Domain adaptation for Arabic sentiment classification began with the first work, DARL [], which combines adversarial learning and the denoising reconstruction paradigm. The results on the ArSentD-LEV multi-domain dataset [] demonstrated that combining reconstruction loss with adversarial training improved performance somewhat in some circumstances. However, a basic support vector machine (SVM) classifier produced competitive results in some experiments. Furthermore, the paper was the first to put DANN to the test on an Arabic dataset. While DANN outperformed a simple SVM in one-third of the experiments when it was first presented [], it outperformed it in just one-quarter of those conducted on the ArSentD-LEV dataset. Nonetheless, both the benefits and losses of adaptation were greater and more diverse in Arabic experiments. The authors ascribed the poor performance to imbalanced data as well as to deep neural networks’ failure to learn improved representation from limited data. Moreover, readers should be informed that the ArSentD-LEV dataset was used in its five-point classes (i.e., highly positive, positive, neutral, negative and highly negative), whereas the English Amazon dataset was used in a binary classification. In this paper, we employ a different dataset with standard conditions to discover the real adaptive behavior of methods on Arabic. Another study [] applied the ALDA [] on top of the pretrained AraBERT language model []. ALDA was initially developed by combining two types of methods, namely domain-adversarial learning to align source and target distributions and self-training to learn discriminative target features. To learn high-level representations, the authors utilized contextualized word embedding. The study employed two datasets for the cross-domain experiments: the ArSentD-LEV multi-domain dataset again, but with binary classes, and three different datasets combined as three domains, namely book reviews, hotel reviews and tweets. Based on the overall results, AraBERT-ALDA beat DANN and DARL.
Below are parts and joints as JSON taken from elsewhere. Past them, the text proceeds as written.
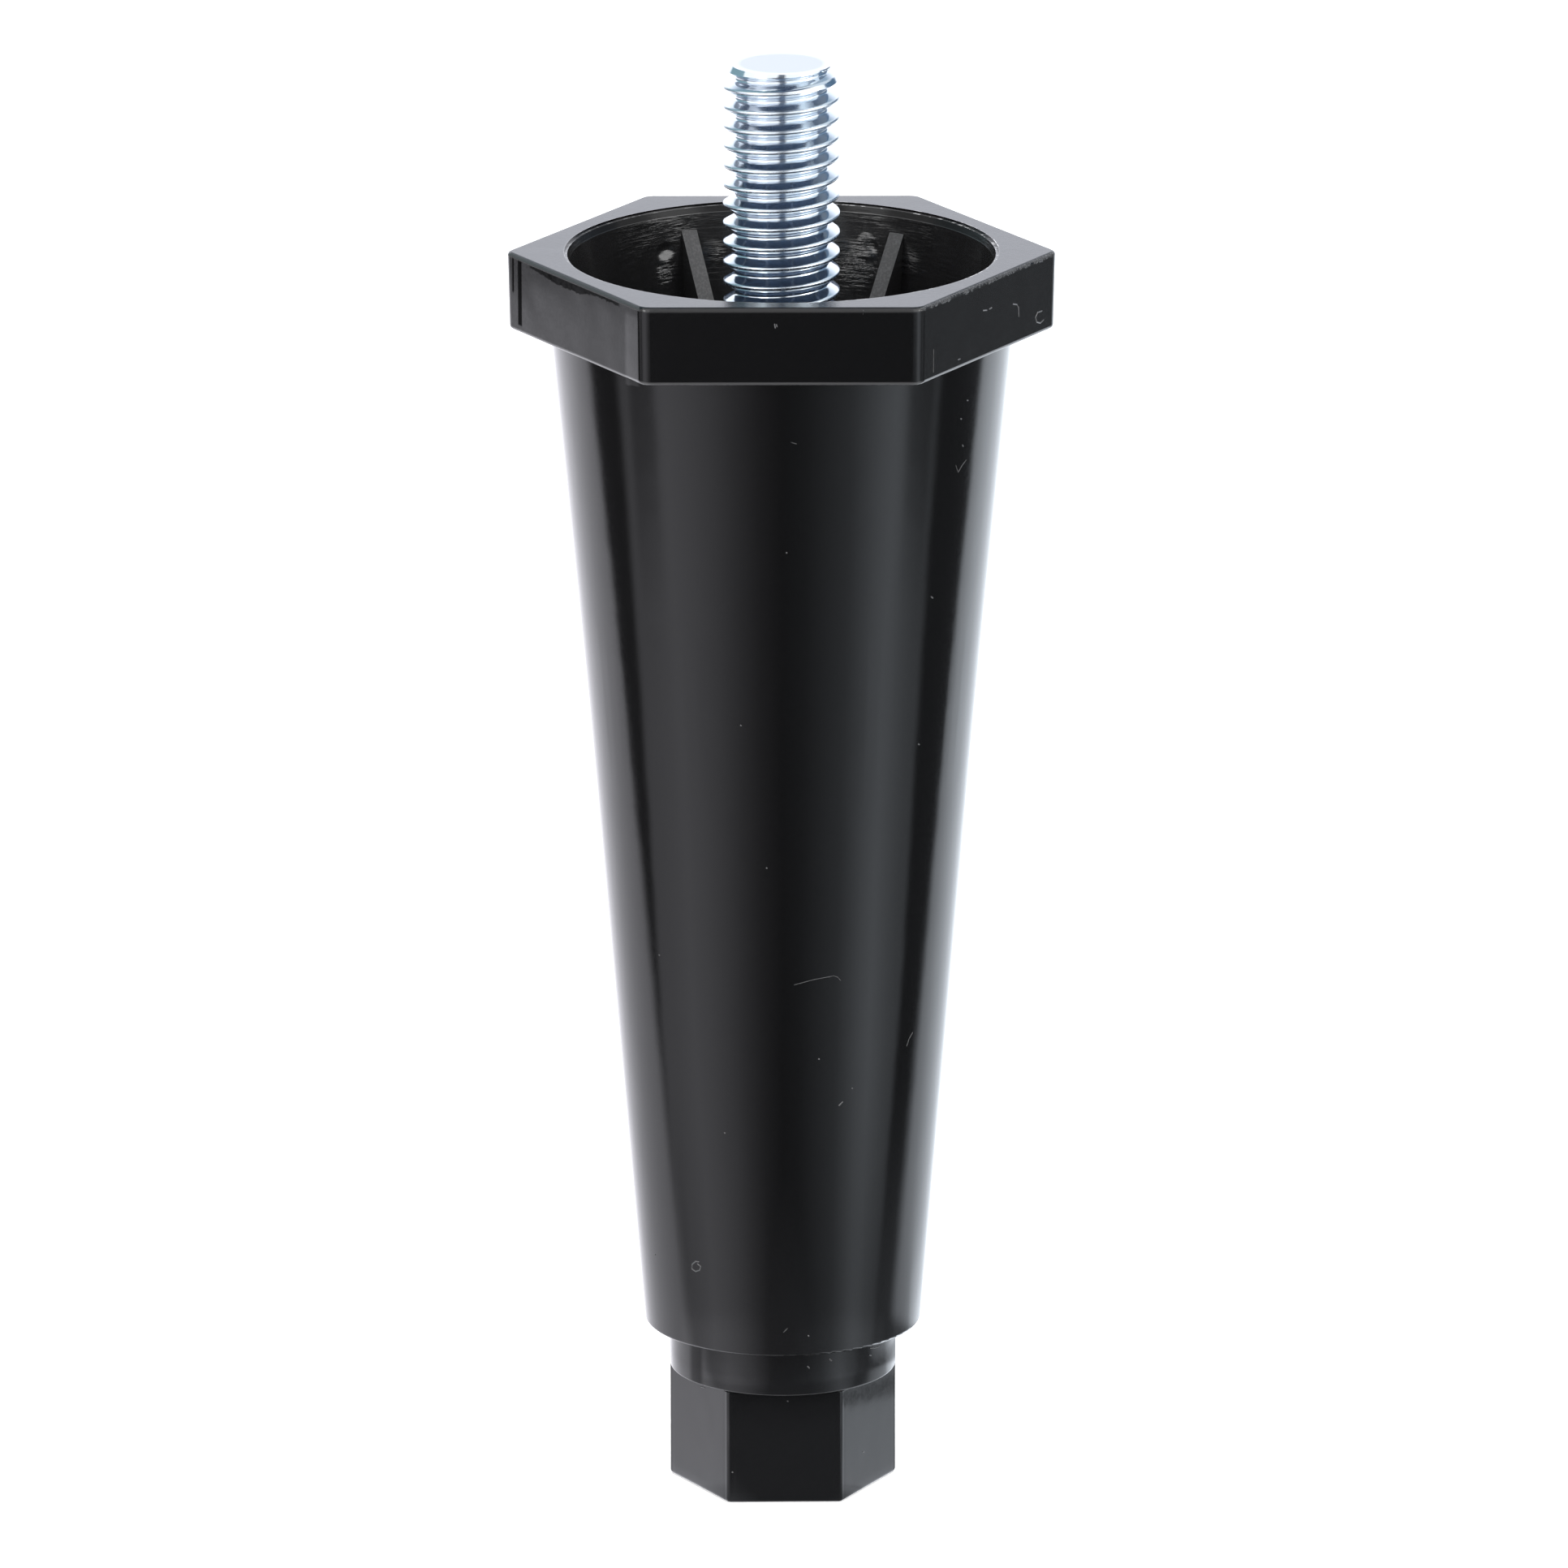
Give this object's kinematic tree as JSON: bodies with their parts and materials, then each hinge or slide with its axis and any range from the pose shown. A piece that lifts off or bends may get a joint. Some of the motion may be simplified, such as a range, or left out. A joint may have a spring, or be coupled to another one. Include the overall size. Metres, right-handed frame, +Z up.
{
  "type": "adjustable furniture leg",
  "caption": "Tapered black plastic furniture leg with a hexagonal top flange, a threaded steel mounting stud and a screw-adjustable hexagonal levelling foot.",
  "frame": {"origin": "centre of the foot's bottom face, on the floor, with the foot fully screwed in", "axes": "+Z up along the leg's axis towards the stud; +X towards a corner of the hexagonal flange; -Y towards the viewer of the picture, square to a flat of the flange"},
  "size_m": [0.0436, 0.038, 0.1177],
  "materials": {
    "leg_plastic": "glossy black moulded plastic",
    "zinc_plated_steel": "bright bluish zinc plating on rolled steel thread",
    "foot_plastic": "satin-gloss black moulded plastic"
  },
  "bodies": {
    "leg": {"leg_body": "leg_plastic", "mounting_stud": "zinc_plated_steel"},
    "foot": {"levelling_foot": "foot_plastic"}
  },
  "joints": [
    {"name": "foot_height", "type": "slide", "parent": "leg", "child": "foot", "axis": [0, 0, -1], "range_m": [0, 0.0254]}
  ]
}
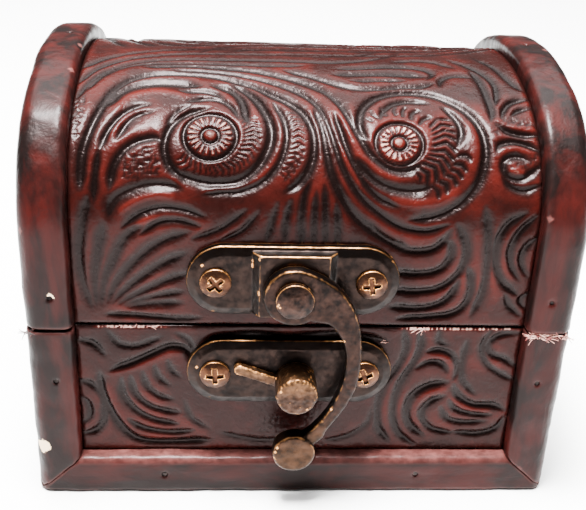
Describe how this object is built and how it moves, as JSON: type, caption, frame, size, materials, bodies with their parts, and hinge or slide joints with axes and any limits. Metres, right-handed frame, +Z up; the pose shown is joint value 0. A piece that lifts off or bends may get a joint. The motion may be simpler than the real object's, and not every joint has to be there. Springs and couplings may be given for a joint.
{
  "type": "tabernacle box",
  "caption": "Small barrel-top wooden box under tooled oxblood leather, with rounded leather-wrapped rails, a hinged domed lid and an antique brass swing-hook hasp.",
  "frame": {"origin": "on the flat underside, in the middle of the width and of the depth over the rails, without hasp and hinges", "axes": "+Z up; -Y out of the front, where the hasp is; +X to the right of someone who faces the hasp"},
  "size_m": [0.08, 0.0675, 0.0645],
  "materials": {
    "wood": "raw board",
    "tooled_leather": "tooled, oxblood rubbed over black",
    "rail_leather": "smooth, dark oxblood, rubbed at the edges",
    "lining_cloth": "short flock",
    "antique_brass": "antique, dark, bright at the edges",
    "screw_brass": "satin",
    "steel": "plain wire"
  },
  "bodies": {
    "base": {"bottom_board": "wood", "front_board": "wood", "back_board": "wood", "left_board": "wood", "right_board": "wood", "base_front_leather": "tooled_leather", "base_back_leather": "tooled_leather", "base_left_leather": "tooled_leather", "base_right_leather": "tooled_leather", "corner_post_front_left": "rail_leather", "corner_post_front_right": "rail_leather", "corner_post_back_left": "rail_leather", "corner_post_back_right": "rail_leather", "foot_rail_front": "rail_leather", "foot_rail_back": "rail_leather", "foot_rail_left": "rail_leather", "foot_rail_right": "rail_leather", "base_lining": "lining_cloth", "catch_plate": "antique_brass", "catch_stud": "antique_brass", "hinge_leaf_base_left": "antique_brass", "hinge_leaf_base_right": "antique_brass", "catch_plate_screws": "screw_brass", "hinge_screws_base": "screw_brass", "hinge_pin_left": "steel", "hinge_pin_right": "steel", "rail_brads": "steel"},
    "lid": {"lid_barrel": "wood", "lid_end_left": "wood", "lid_end_right": "wood", "lid_leather": "tooled_leather", "lid_end_leather_left": "tooled_leather", "lid_end_leather_right": "tooled_leather", "hoop_left": "rail_leather", "hoop_right": "rail_leather", "hoop_brads": "steel", "lid_lining": "lining_cloth", "hook_plate": "antique_brass", "hook_rivet": "antique_brass", "hook_plate_screws": "screw_brass", "hinge_leaf_lid_left": "antique_brass", "hinge_leaf_lid_right": "antique_brass", "hinge_screws_lid": "screw_brass"},
    "hook": {"swing_hook": "antique_brass"}
  },
  "joints": [
    {"name": "lid_hinge", "type": "hinge", "parent": "base", "child": "lid", "pos_m": [0, 0.0304, 0.029], "axis": [-1, 0, 0], "range_deg": [0, 100]},
    {"name": "hook_swing", "type": "hinge", "parent": "lid", "child": "hook", "pos_m": [-0.00165, -0.033, 0.0363], "axis": [0, -1, 0], "range_deg": [-10, 296]}
  ]
}
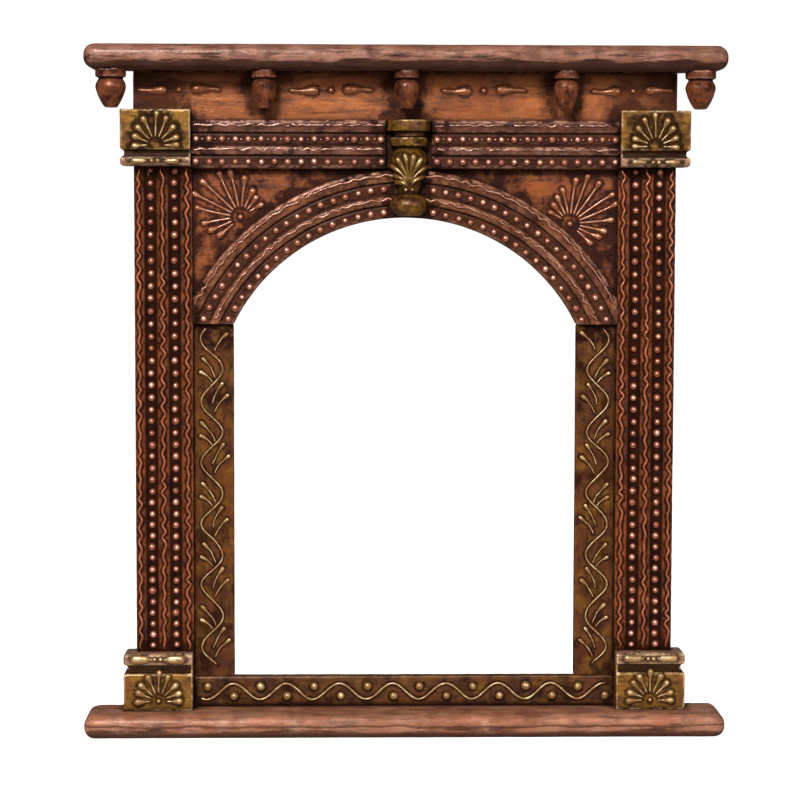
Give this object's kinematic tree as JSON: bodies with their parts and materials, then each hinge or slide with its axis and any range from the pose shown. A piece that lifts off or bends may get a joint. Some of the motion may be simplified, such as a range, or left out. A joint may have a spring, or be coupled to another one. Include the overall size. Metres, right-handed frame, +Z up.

It is worth mentioning that Arabic is the official language of 28 countries and the fourth most-used language on the Internet, with around 237 million users (https://www.internetworldstats.com/stats7.htm, accessed on 1 November 2022). There are three types of Arabic: Classical Arabic, MSA and DA []. Classical Arabic is the old Arabic language and the same as the language found in the holy Quran, in which most words and phrases are no longer commonly used. MSA is the unified formal Arabic among Arabic speakers and is used in Arabic schools and official news channels. DA is the language used in daily conversations, and it varies among countries and even within a single country. In contrast to MSA, DA does not adhere to strict grammtical rules, and it sometimes use words from other languages. Among dialects, many words are pronounced differently or are even unique to a single dialect. The variety of DA imposes a special challenge for Arabic NLP, in addition to other complexities caused by resource scarcity and the morphological richness of the Arabic language []. All these difficulties are expected to be exacerbated in domain shift scenarios, affecting even the most effective domain adaptation methods. Thus, the current study also investigates how domain adaptation methods behave when tested on both MSA and DA in standard sentiment domain adaptation settings.

3. Materials and Methods

This section describes the datasets, preprocessing steps and domain adaptation models that we used for our comparative study, as well as the experimental setup and the evaluation metrics.

3.1. Datasets

The dataset used for cross-domain experiments in the two earlier studies was small with imbalanced samples []. Furthermore, it was employed in the first work with its original five points [], but it was transformed into a binary-class dataset in the second study [], making it difficult to compare and analyze the results consistently. In our investigation, we followed the same settings as in all sentiment domain adaptation studies on English, namely a balanced binary classification dataset with 1000 positive and 1000 negative examples for each domain (80% training and 20% testing). We employed both MSA and DA datasets as follows:

MSA dataset: The large, public Arabic multi-domain (LAMD) dataset [] for sentiment analysis includes 33 K annotated reviews collected from several websites covering hotels, restaurants, products and movies. Due to size restrictions, the movies domain was excluded, while the products domain required a little oversampling to balance its samples;
DA dataset: The public multi-domain Arabic resources for sentiment analysis (MARSA) [] dataset consists of 61,353 manually labeled tweets collected from trending hashtags in the Kingdom of Saudi Arabia (KSA) across four domains: political, social, sports and technology. We excluded the technology domain because of its size limitation. MARSA covers one country-level Arabic dialect (i.e., the Saudi dialect), which itself consists of different local subdialects that are not specified in the dataset.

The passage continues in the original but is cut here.